According to the Old Master’s cosmology, the universe began with the nebulous Dao creating primordial nothingness that gave way to a somethingness that evolved into the yin–yang polarity that produces all the elements of existence. In this context, fǎn expresses the dichotomy of these poles, as well as their harmonious equilibrium. 2,500 years after the writing of the Laozi, it has become critical for us to apply the principle of fǎn as a guide for living in the brave, overheated world we have created. Beyond that, we might learn to use it to hold the nuances of both sides of all paradoxes in order to return to the peace of the One that is the Dao. Given its importance, it should be no surprise that all eighty–one verses reflect the cosmic irony and perfect paradox expressed by fǎn, even though the word itself only appears in three of them. The following are my translations and analyses of these few poems.

In recent years linguists have reconstructed the language of the Laozi era (pre–221 BCE), enabling me to reunite its phonology with its philology and philosophy. In my translation, I use the transliteration for the noun Dao whenever the Old Master uses it to express something beyond its literal meanings of “the path.” I eliminate punctuation in order to emulate the form of earlier texts, whose five thousand characters run continuously without punctuation or breaks, but insert line and stanza breaks in order to make the text more comprehensible.2 Chinese and English words are aligned side–by–side so that those who do not read Chinese can see the repeating characters and parallel structures. To appreciate how these verses may have sounded when they were first chanted, I provide the phonetics of the text in both modern Mandarin pinyin Romanization and pre–221 BCE Old Chinese pronunciation as reconstructed by Axel Schuessler and Baxter–Sagart.3



反者 道之動
弱者 道之用

天下萬物 生於有
              有 生於無

Cyclical                Is the movement of Dao
Weakness            Is the usefulness of Dao

All things in the world originate from form
Form originates from formlessness


Mandarin Pinyin Transliteration

fǎn zhě             dào zhī dòng
ruò zhě            dào zhī yòng

tiān xià wàn wù shēng yú yǒu
                        yǒu shēng yú wú


Schuessler Baxter–Sagart OC (pre–206 BCE) Transliteration in IPA

panʔ      taʔ                           lʕuʔ       tə           dôŋʔ
newk     taʔ                           lʕuʔ       tə           loŋ

l̥ʕin     gʕraʔ      mans       mut        sreŋ         ʔa         ɢwəʔ
                                                ɢwəʔ       sreŋ         ʔa          ma



The Old Master uses the briefest verse of only twenty–one characters, to set forth his most fundamental principles—reversal Cə.panʔ (fǎn 反)—the paradoxical nature of the Dao and the function of being weak newk (ruò 弱).
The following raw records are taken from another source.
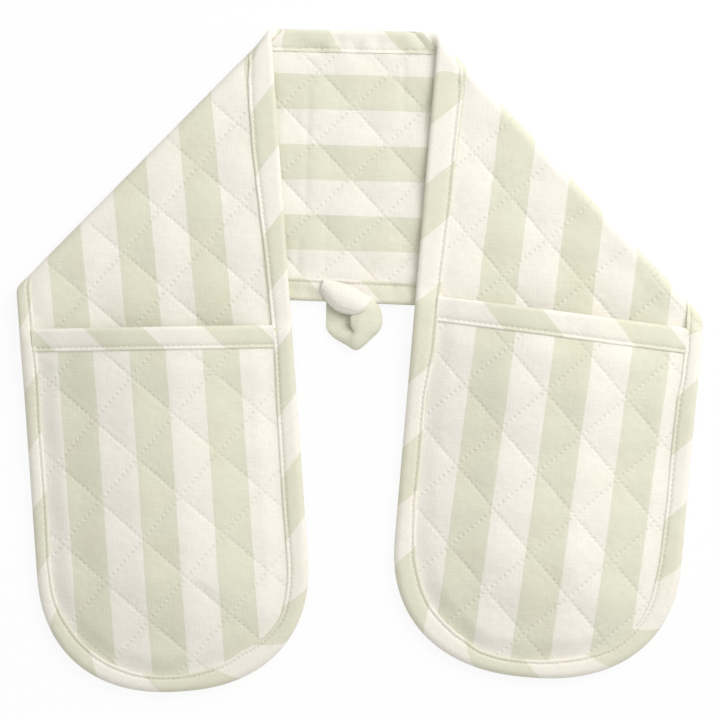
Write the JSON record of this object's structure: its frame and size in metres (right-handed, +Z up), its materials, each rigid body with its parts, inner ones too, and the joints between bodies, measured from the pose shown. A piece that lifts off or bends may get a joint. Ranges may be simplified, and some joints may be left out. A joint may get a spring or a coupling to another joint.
{
  "type": "double oven glove",
  "caption": "Long quilted striped band folded into two hanging arms, each ending in a rounded hand pocket, with bound edges and a hanging loop.",
  "frame": {"origin": "on the flat underside of the neck, below the middle of the neck where the band's middle line crosses it", "axes": "+Z up, out of the surface that the glove lies on, +X to the right along the neck, -Y down the two arms towards the hands"},
  "size_m": [0.4181, 0.4075, 0.0268],
  "materials": {
    "striped_cloth": "matt woven cotton with pale green and cream stripes",
    "binding": "the same striped cotton, cut on the bias and stitched",
    "wadding": "soft cotton wadding",
    "lining": "plain matt cotton"
  },
  "bodies": {
    "neck": {"neck_back_fabric": "striped_cloth", "neck_wadding": "wadding", "neck_face_fabric": "striped_cloth", "neck_top_binding": "binding", "neck_bottom_binding": "binding", "left_fold_outer_fabric": "striped_cloth", "left_fold_wadding": "wadding", "left_fold_inner_fabric": "striped_cloth", "left_fold_bottom_binding": "binding", "left_fold_top_binding": "binding", "right_fold_outer_fabric": "striped_cloth", "right_fold_wadding": "wadding", "right_fold_inner_fabric": "striped_cloth", "right_fold_bottom_binding": "binding", "right_fold_top_binding": "binding"},
    "left_arm": {"left_arm_back_fabric": "striped_cloth", "left_arm_wadding": "wadding", "left_arm_face_fabric": "striped_cloth", "left_arm_binding": "binding", "left_pocket_lining": "lining", "left_pocket_wadding": "wadding", "left_pocket_face_fabric": "striped_cloth", "left_pocket_mouth_binding": "binding"},
    "right_arm": {"right_arm_back_fabric": "striped_cloth", "right_arm_wadding": "wadding", "right_arm_face_fabric": "striped_cloth", "right_arm_binding": "binding", "right_pocket_lining": "lining", "right_pocket_wadding": "wadding", "right_pocket_face_fabric": "striped_cloth", "right_pocket_mouth_binding": "binding"},
    "hanging_loop": {"hanging_loop": "binding"}
  },
  "joints": [
    {"name": "left_arm_unfold", "type": "hinge", "parent": "neck", "child": "left_arm", "pos_m": [-0.1267, -0.00146, 0.00515], "axis": [-0.7034, -0.7108, 0], "range_deg": [0, 180], "deforming": ["left_fold_outer_fabric", "left_fold_wadding", "left_fold_inner_fabric", "left_fold_bottom_binding", "left_fold_top_binding"]},
    {"name": "right_arm_unfold", "type": "hinge", "parent": "neck", "child": "right_arm", "pos_m": [0.13281, -0.01272, 0.00515], "axis": [-0.6858, 0.7278, 0], "range_deg": [0, 180], "deforming": ["right_fold_outer_fabric", "right_fold_wadding", "right_fold_inner_fabric", "right_fold_bottom_binding", "right_fold_top_binding"]},
    {"name": "loop_swing", "type": "hinge", "parent": "neck", "child": "hanging_loop", "pos_m": [0.0012, -0.08415, 0.0025], "axis": [-0.9991, 0.0419, 0], "range_deg": [-90, 90]}
  ]
}
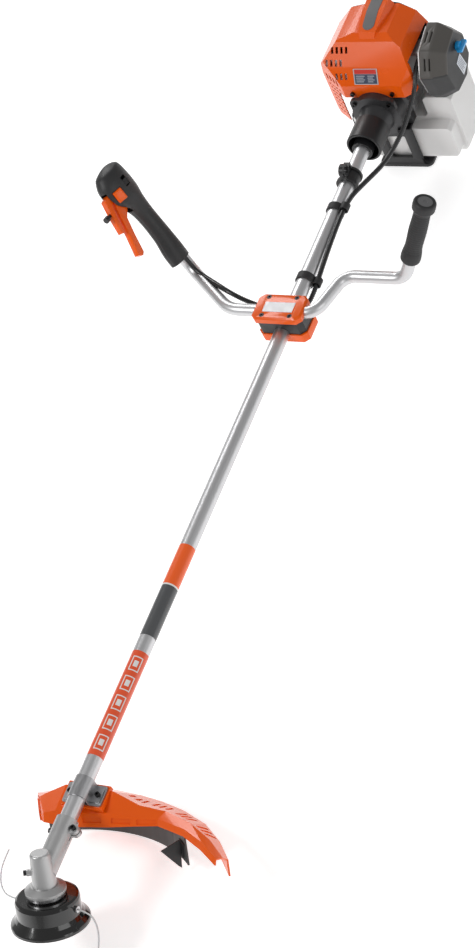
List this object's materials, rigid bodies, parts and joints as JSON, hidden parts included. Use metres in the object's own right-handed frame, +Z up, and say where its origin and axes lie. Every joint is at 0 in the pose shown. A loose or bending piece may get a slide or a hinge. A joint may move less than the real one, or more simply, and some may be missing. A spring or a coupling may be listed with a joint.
{
  "type": "string trimmer",
  "caption": "Petrol string trimmer: straight aluminium shaft, bike handlebar with throttle grip, bump-feed line head under a skirted guard, two-stroke engine on a stand.",
  "frame": {"origin": "middle of the bounding box of the machine without its two cutting lines, on the surface it stands on", "axes": "+X along the shaft tube from the cutting head to the engine, +Y to the user's right, +Z up"},
  "size_m": [1.921, 0.6283, 0.4073],
  "materials": {
    "cast_aluminium": "cast, satin",
    "tube_aluminium": "drawn, satin",
    "steel": "machined",
    "zinc_plate": "zinc plated sheet",
    "screw_steel": "socket screws",
    "black_plastic": "moulded, satin",
    "head_black": "moulded, glossy",
    "skirt_grey": "moulded, dull",
    "orange_plastic": "moulded, glossy",
    "housing_grey": "painted die casting",
    "filter_grey": "moulded, fine grain",
    "grip_rubber": "moulded rubber",
    "case_plastic": "fine texture",
    "tank_white": "translucent polyethylene",
    "blue_plastic": "moulded",
    "line_nylon": "extruded nylon",
    "foam": "open foam",
    "bronze": "sintered"
  },
  "bodies": {
    "frame": {"gearbox_housing": "cast_aluminium", "ball_bearings": "steel", "guard_shell": "orange_plastic", "guard_skirt": "skirt_grey", "line_cutter": "steel", "guard_bracket": "zinc_plate", "guard_saddle": "zinc_plate", "shaft_tube": "tube_aluminium", "shaft_bushes": "bronze", "harness_hanger": "black_plastic", "handlebar": "black_plastic", "clamp_cap": "orange_plastic", "clamp_block": "black_plastic", "clamp_base": "orange_plastic", "plain_grip": "grip_rubber", "throttle_case_front": "case_plastic", "throttle_case_rear": "case_plastic", "throttle_conduit": "black_plastic", "conduit_clips": "grip_rubber", "vibration_collar": "black_plastic", "clutch_housing": "housing_grey", "crankcase": "cast_aluminium", "cylinder_block": "cast_aluminium", "piston_and_rod": "cast_aluminium", "spark_plug": "black_plastic", "muffler": "steel", "carburettor": "cast_aluminium", "starter_housing": "black_plastic", "starter_grip": "black_plastic", "engine_cover": "orange_plastic", "filter_cover": "filter_grey", "filter_element": "foam", "fuel_tank": "tank_white", "tank_stand": "black_plastic", "m5_screws": "screw_steel"},
    "drive_line": {"pinion_gear": "steel", "drive_shaft": "steel", "clutch_drum": "steel"},
    "cutting_head": {"output_spindle": "steel", "bevel_gear": "steel", "drive_flange": "steel", "head_housing": "head_black", "head_cover": "head_black", "line_eyelets": "steel", "spool_spring": "steel", "cutting_line_a": "line_nylon", "cutting_line_b": "line_nylon"},
    "bump_spool": {"line_spool": "black_plastic", "bump_knob": "head_black"},
    "crank": {"crankshaft": "steel", "flywheel": "cast_aluminium", "clutch_shoes": "steel"},
    "reel": {"starter_reel": "black_plastic"},
    "trigger": {"throttle_trigger": "orange_plastic"},
    "lockout": {"trigger_lockout": "black_plastic"},
    "lock_pin": {"lock_button": "black_plastic"},
    "stop_slider": {"stop_switch": "orange_plastic"},
    "primer": {"primer_bulb": "blue_plastic"},
    "knob": {"filter_knob": "blue_plastic"},
    "tank_cap": {"fuel_cap": "black_plastic"}
  },
  "joints": [
    {"name": "head_spin", "type": "hinge", "parent": "frame", "child": "cutting_head", "pos_m": [-0.84015, -0.014, 0.15593], "axis": [0.5, 0, 0.866], "continuous": true},
    {"name": "shaft_spin", "type": "hinge", "parent": "frame", "child": "drive_line", "pos_m": [-0.74215, -0.014, 0.15593], "axis": [1, 0, 0], "continuous": true},
    {"name": "bump_feed", "type": "slide", "parent": "cutting_head", "child": "bump_spool", "axis": [0.5, 0, 0.866], "range_m": [0, 0.006], "stiffness_N_per_m": 900, "springref_m": -0.003, "deforming": ["spool_spring"]},
    {"name": "crank_spin", "type": "hinge", "parent": "frame", "child": "crank", "pos_m": [0.85035, -0.014, 0.15593], "axis": [1, 0, 0], "continuous": true},
    {"name": "reel_spin", "type": "hinge", "parent": "frame", "child": "reel", "pos_m": [0.90885, -0.014, 0.15593], "axis": [1, 0, 0], "range_deg": [0, 1337], "stiffness_Nm_per_rad": 0.004},
    {"name": "throttle_squeeze", "type": "hinge", "parent": "frame", "child": "trigger", "pos_m": [0.34746, 0.2763, 0.35728], "axis": [0, -0.8997, 0.4366], "range_deg": [0, 18], "stiffness_Nm_per_rad": 0.6, "springref_deg": -11.46},
    {"name": "lockout_press", "type": "hinge", "parent": "frame", "child": "lockout", "pos_m": [0.34689, 0.28392, 0.37299], "axis": [0, -0.8997, 0.4366], "range_deg": [0, 4], "stiffness_Nm_per_rad": 0.6, "springref_deg": -11.46},
    {"name": "lock_pin_push", "type": "slide", "parent": "lockout", "child": "lock_pin", "axis": [0.9804, -0.086, -0.1772], "range_m": [0, 0.004], "stiffness_N_per_m": 150, "springref_m": -0.001},
    {"name": "stop_slide", "type": "slide", "parent": "frame", "child": "stop_slider", "axis": [-0.197, -0.428, -0.882], "range_m": [0, 0.005]},
    {"name": "primer_press", "type": "slide", "parent": "frame", "child": "primer", "axis": [0, 0, 1], "range_m": [0, 0.005], "stiffness_N_per_m": 300, "springref_m": -0.001},
    {"name": "knob_turn", "type": "hinge", "parent": "frame", "child": "knob", "pos_m": [0.86385, -0.16, 0.22994], "axis": [0, 1, 0], "range_deg": [0, 90]},
    {"name": "cap_turn", "type": "hinge", "parent": "frame", "child": "tank_cap", "pos_m": [0.85785, 0.083, 0.05994], "axis": [0, 1, 0], "range_deg": [0, 360]}
  ],
  "couplings": [
    {"joint": "shaft_spin", "follows": "head_spin", "ratio": -1.4}
  ]
}
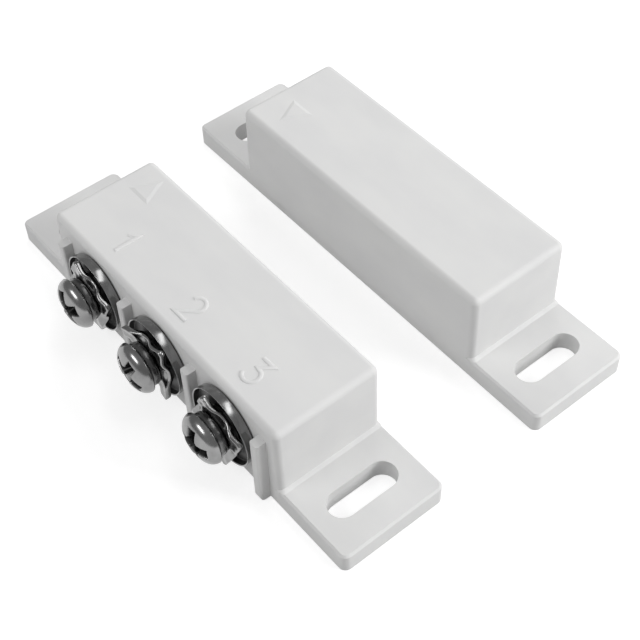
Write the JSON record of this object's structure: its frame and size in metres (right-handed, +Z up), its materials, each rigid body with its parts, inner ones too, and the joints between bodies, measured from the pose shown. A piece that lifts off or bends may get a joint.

These words are followed by three identical middle sounds, taʔ lʕuʔ–s tə (zhe daozhi 者道之) that lead to the rhyming sounds of “movement” ŋʔ (dong 動) and “function” m.loŋ–s (yong 用) at the end of the lines. At first glance, these ideas seem to form an odd, asymmetrical pair; whereas, in fact, they form the basis for the Dao’s movement, which is perpetual and in which “weakness” connotes submission. Both are prominent attributes of the ineffable and all pervasive Dao.

Linear movement sends us to extremes and into oblivion because it lacks a center that provides equilibrium; a circular path assures peace and renewal. Cyclical movement denotes a self–regulating homeostasis. The second line emphasizes not exerting strength. The Old Master seems to be trying to pry us away from our propensity for making a beeline toward what we want. Instead he tells us to relax, to submit ourselves to the vagaries of nature. That is the reason why the wise, when faced with difficult situations, step back to breathe and to meditate, letting the solution come to them: by letting go of their own agenda they can harness the great flow of the primordial source. This is the essential basis of most Chinese martial arts and military stratagems (e.g., Sunzi’s Art of War). The basic principle involves keeping our bodies flexible enough to facilitate a recoiling movement such as that of drawing a bow in preparation for shooting an arrow, instead of using leverage, as in the case of brute linear force. The discipline of Taiji 太極, for instance, involves breathing harmoniously to restore the innate ability to allow involuntary movement in a circular motion; the Japanese term Judo 柔道 literally means the “Gentle Way.”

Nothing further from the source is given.